I'VE JUST BEEN SO EMOTIONAL LATELY, IN THE BEST POSSIBLE WAY. I CRIED OVER DARLY A FEW DAYS AGO; WEEPING INTO HIS CHEST WHILE BABBLING ABOUT HOW I LOVE HIM THROUGH TIME AND EACH EXISTANCE I MANIFEST INTO AND HOW I ALWAYS WILL AND HOW HE DESERVES TO BE LOVED SO DEEPLY. WHINING AND WAILING ABOUT HOW I WILL ALWAYS BE THERE TO WORSHIP HIM AND LOVE HIM AND CLING TO HIM BECAUSE IT'D BE SO INCREDIBLY DIFFICULT FOR ANYONE TO ACHIEVE ANYTHING CLOSE TO WHAT I FEEL, SO I MUST GIVE HIM MY EVERYTHING. HOW I CAN ONLY HOPE THAT I CAN TOUCH HIM ACROSS UNIVERSES THE SAME WAY HE HAS TOUCHED ME. I WAS HAVING BORDERLINE RELIGIOUS EXPERIENCES TO HAWAII PT. II, I'LL TELL YOU THAT MUCH. WHITE BALL, ISLE UNTO THYSELF AND TIME MACHINE ARE ALL ON MY PLAYLIST FOR HIM NOW.
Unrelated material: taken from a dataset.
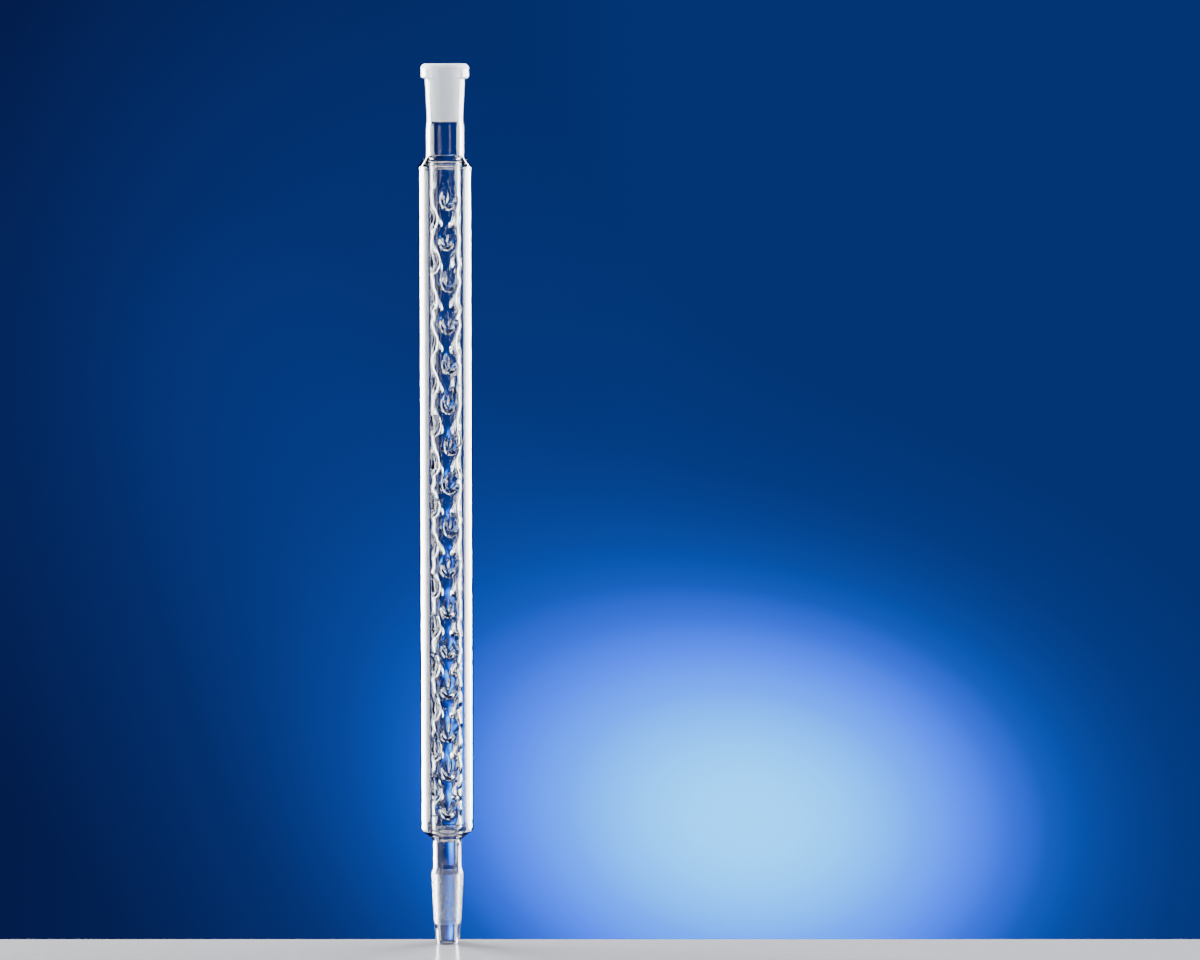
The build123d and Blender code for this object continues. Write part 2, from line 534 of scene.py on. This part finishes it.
def ringSeal(name, node, jacketEnd, neckEnd, neckRadius, neckWall, swelling, tubeEnd):
    way = 1 if neckEnd > jacketEnd else -1
    jacketRadius = span("jacket_tube")[2]
    tubeRadius = span("vigreux_tube")[2]
    land = way * sealShape["neckLand"]
    rise = jacketEnd + way * sealShape["cornerRise"]
    crotch = neckEnd - land - way * sealShape["wall"]
    neckBore = neckRadius - neckWall
    corners = [
        (jacketRadius, jacketEnd, 0, "worked"),
        (jacketRadius + swelling, rise, sealShape["cornerRound"], "worked"),
        (neckRadius, neckEnd - land, sealShape["neckRound"], "worked"),
        (neckRadius, neckEnd, 0, "seam"),
        (neckBore, neckEnd, 0, "worked"),
        (neckBore, neckEnd - land, sealShape["neckBoreRound"], "worked"),
        (tubeRadius - common["tubeWall"], tubeEnd, 0, "seam"),
        (tubeRadius, tubeEnd, 0, "worked"),
        (tubeRadius, crotch, sealShape["crotchRound"], "worked"),
        (jacketRadius - common["jacketWall"], rise, sealShape["crotchRound"], "worked"),
        (jacketRadius - common["jacketWall"], jacketEnd, 0, "seam"),
    ]
    settle(turnedPiece(name, roundedOutline(corners)), node)


def ringSeals():
    jacketLow, jacketHigh, _ = span("jacket_tube")
    tubeLow, tubeHigh, _ = span("vigreux_tube")
    upperNeckLow, _, upperRadius = span("upper_neck")
    lowerNeckHigh = span("lower_neck")[1]
    ringSeal(
        "upperRingSeal", "upper_ring_seal", jacketHigh, upperNeckLow,
        upperRadius, common["upperNeckWall"], sealShape["upperSwelling"], tubeHigh,
    )
    ringSeal(
        "lowerRingSeal", "lower_ring_seal", jacketLow, lowerNeckHigh,
        lowerNeckRadius(), common["lowerNeckWall"], sealShape["lowerSwelling"], tubeLow,
    )


groundSocket()
upperNeck()
lowerNeck()
groundCone()
dripTip()
jacketTube()
ringSeals()


thorns = {
    "pitch": 9.1,
    "topMargin": 14.0,
    "levels": 31,
    "slope": math.radians(42),
    "mouthRadius": 2.95,
    "tipRadius": 0.9,
    "wall": 1.1,
    "gap": 1.2,
    "bow": 0.25,  # the long tube stands a little to one side at its middle
    "lean": 0.33,  # how far the rows stand turned from the frame's X and Y
    "seed": 7,
}

# how much hand-made thorns differ, as the spread of a normal draw
spreads = {
    "levelHeight": 0.4,
    "lean": 0.1,
    "turn": 0.13,
    "height": 0.35,
    "slope": 0.05,
    "mouth": 0.05,
    "reach": 0.035,
    "tip": 0.08,
    "mouthShare": 0.97,  # the middle of the mouths' radii, as a share of the full one
}

# the tube's mesh, in millimetres
thornMesh = {
    "heightStep": 0.91,  # spacing away from the thorns
    "roundStep": 0.98,
    "heightDensity": 1.6,  # how much closer it is at a thorn
    "roundDensity": 2.2,
    "densityReach": 2.6,
    "fineSteps": 20001,
    "mouthRise": 1.2,  # from a level's height up to the middle of its dense rows
    "rimPoints": 97,
    "sideReach": 7.0,  # how far round and along the skin a thorn is looked for
    "heightReach": 8.0,
    "farAway": 9.0,  # nearness of a point that no thorn reaches
}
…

I'VE SAID IT MANY TIMES, AND I WILL CONTINUE TO SAY IT FOREVER AND EVER: I LOVE DARLY BOXMAN. I LOVE HIS TROUBLED LAUGH AND HIS BIG BLOODSHOT EYES AND THE WAY HIS MOOD CHANGES ON A DIME. I LOVE THAT OTHERS LOVE THAT I LOVE DARLY, AND I LOVE THAT THEY LISTEN TO ME SPEW WHATEVER INSANE BULLSHITTERY I DO ABOUT HIS LOVELY EXISTANCE AND PERHAPS EVEN HOW DEEPLY IT'S TIED TO MINE. I LOVE YOU IS ONE OF THOSE PHRASES THAT ONE CAN SIMPLY NEVER EXHAUST. I LOVE YOU, DARLY. I LOVE YOU, I LOVE YOU, I LOVE YOU. FOREVER AND EVER AND EVER, UNTIL I'M REBORN AND EVENTUALLY FIND MY WAY BACK TO YOU ONCE MORE, AS I ALWAYS DO. AND THEN... I WILL LOVE YOU AGAIN.

I DOUBT THISMAKES A LOT OF SENSE. SORRY, EHEH. AS ALWAYS THE TAKEAWAY IS THAT I LOVE MY WIFE A LOT. MIC DROP!